Assalamualaikum ustadz saya mau bertanya, jika saya safar selama seminggu karena tugas bolehkah selama seminggu saya sholatnya jama dan qashar? Novita

Jawaban
Ustadz Farid Nu'man, SS

Wa’alaikumussalam wa Rahmatullah wa Barakatuh

Berapa lamakah interval waktu dibolehkannya jamak dan qashar?

Hal ini tergantung keadaan safarnya. Seseorang safar tidak lepas dari tiga keadaan.

Pertama. Safar dengan tujuan pindah domisili lalu menetap di suatu daerah atau negeri. Menetap maksudnya menjadi penduduk tetap dengan dibuktikan nantinya kepemilikan ID card negeri tersebut, baik KTP atau KK. Maka, kebolehannya hanya ketika safar saja. Sesampainya di tempat tujuan maka sudah tidak ada rukhshah/keringanan tersebut, kecuali kembali dia menjalani safar di waktu lain atau dia mengalami berbagai masyaqqat (kesulitan) di sana, maka kembali berlaku hukum jamak, seperti hujan lebat, sakit, takut kepada musuh, bencana alam, dan semisalnya.

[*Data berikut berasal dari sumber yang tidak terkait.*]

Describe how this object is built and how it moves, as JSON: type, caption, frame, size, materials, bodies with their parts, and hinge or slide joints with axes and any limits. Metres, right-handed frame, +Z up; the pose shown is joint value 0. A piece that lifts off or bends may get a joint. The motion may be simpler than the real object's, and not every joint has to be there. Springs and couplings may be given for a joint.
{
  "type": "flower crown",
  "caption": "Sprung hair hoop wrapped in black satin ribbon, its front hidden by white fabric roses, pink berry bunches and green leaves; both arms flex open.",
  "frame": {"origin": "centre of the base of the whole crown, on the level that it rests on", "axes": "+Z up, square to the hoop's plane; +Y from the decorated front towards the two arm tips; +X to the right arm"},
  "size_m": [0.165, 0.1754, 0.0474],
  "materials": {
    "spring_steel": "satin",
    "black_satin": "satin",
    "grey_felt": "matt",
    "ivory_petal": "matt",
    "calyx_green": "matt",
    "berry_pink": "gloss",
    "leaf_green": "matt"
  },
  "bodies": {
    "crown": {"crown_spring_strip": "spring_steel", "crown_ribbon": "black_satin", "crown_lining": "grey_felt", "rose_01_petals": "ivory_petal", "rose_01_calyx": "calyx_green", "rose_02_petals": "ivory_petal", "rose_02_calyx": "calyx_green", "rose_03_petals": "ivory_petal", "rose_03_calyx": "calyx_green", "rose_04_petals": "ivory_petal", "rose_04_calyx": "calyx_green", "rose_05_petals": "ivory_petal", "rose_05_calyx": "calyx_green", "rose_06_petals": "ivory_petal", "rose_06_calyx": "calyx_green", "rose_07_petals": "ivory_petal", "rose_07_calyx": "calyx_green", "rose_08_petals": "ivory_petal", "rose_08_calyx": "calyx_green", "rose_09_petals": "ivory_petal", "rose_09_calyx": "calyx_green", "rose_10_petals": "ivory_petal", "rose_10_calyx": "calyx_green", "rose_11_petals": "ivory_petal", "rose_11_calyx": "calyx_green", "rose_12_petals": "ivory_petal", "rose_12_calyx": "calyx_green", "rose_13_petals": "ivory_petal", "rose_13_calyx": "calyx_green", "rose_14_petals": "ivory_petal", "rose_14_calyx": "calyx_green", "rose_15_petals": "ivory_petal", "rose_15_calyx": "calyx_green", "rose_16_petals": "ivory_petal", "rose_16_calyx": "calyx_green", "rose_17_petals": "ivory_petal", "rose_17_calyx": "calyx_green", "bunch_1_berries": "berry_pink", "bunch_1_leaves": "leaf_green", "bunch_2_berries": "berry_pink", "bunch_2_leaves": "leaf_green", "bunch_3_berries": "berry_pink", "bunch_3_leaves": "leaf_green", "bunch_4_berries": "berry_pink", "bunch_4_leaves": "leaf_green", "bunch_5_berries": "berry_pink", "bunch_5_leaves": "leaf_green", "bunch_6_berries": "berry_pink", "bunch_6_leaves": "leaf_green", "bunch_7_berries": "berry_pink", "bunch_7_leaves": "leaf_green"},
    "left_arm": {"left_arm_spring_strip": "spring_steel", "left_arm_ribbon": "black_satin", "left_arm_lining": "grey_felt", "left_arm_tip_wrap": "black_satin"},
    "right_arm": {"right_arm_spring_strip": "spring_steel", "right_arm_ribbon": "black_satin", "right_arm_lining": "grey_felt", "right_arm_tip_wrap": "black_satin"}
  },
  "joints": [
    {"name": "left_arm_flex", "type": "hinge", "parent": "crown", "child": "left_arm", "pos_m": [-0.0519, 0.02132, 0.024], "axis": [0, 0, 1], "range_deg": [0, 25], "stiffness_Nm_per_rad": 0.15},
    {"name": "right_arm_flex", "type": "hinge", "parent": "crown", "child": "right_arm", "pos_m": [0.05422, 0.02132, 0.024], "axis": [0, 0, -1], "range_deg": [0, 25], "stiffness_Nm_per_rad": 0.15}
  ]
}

Kedua. Safar dengan niat singgah tapi dengan waktu yang belum jelas kapan pulangnya, seperti peperangan, merantau, dan semisalnya, yang waktu selesainya tidak bisa dipastikan. Maka, selama itu pula dia boleh menjamak dan qashar. Sebab statusnya tetap seorang yang safar. Dalam Musnadnya Imam Ahmad meriwayatkan dari Jabir bin Abdullah Radhiallahu ‘Anhu, katanya: Nabi ﷺ  bermukim di Tabuk selama dua puluh hari dan beliau senantiasa mengqashar shalatnya.

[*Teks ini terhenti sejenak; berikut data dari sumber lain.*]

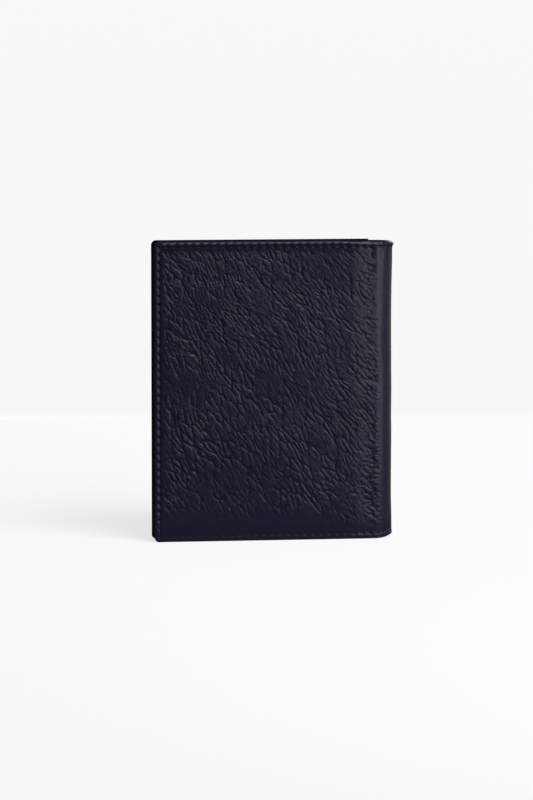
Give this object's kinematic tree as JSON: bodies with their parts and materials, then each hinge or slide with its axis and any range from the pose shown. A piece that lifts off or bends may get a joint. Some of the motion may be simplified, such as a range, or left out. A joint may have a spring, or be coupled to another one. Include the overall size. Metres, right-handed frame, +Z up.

Imam Bukhari meriwayatkan dari Ibnu Abbas, “Nabi ﷺ  bermukim dalam salah satu perjalanan selama sembilan belas hari dan selalu mengerjakan shalat dua rakaat.”

Hafsh bin Ubaidillah mengatakan bahwa Anas bin Malik bermukim di Syam selama dua tahun dan terus mengerjakan qashar sebagaimana shalatnya musafir. Menurut Anas bin Malik, para sahabat Nabi ﷺ bermukim di daerah Ramhurmuz selama tujuh bulan dan tetap mengqashar shalat. Berkata Al Hasan, “Aku pernah bermukim bersama Adurrahman bin Samurah di kota Kabul selama dua tahun, dan dia terus mengqashar shalatnya.” Ibrahim juga pernah mengatakan bahwa para sahabat pernah bermukim di Ray selama satu tahun atau lebih dan di Sijistan selama dua tahun, tetap mengqashar shalat. Ibnu Umar  pernah tinggal di Azarbaijan selama enam bulan dan tetap mengqahar sebab terhalang oleh salju.

Ketiga. Jenis safar satunya lagi, yaitu singgahnya sudah diketahui lamanya dan kapan pulangnya, seperti dinas kantor, ziarah ke rumah saudara, dan semisalnya. Maka, ini dibatasi. Secara ringkas, dalam madzhab Hanafi dan Laits bin Sa’ad mengatakan durasinya adalah empat belas hari, selebihnya tidak boleh. Madzhab Maliki, Syafi’i, Hambali, adalah empat hari selebihnya tidak boleh, ini juga pendapat Sa’id bin Musayyab.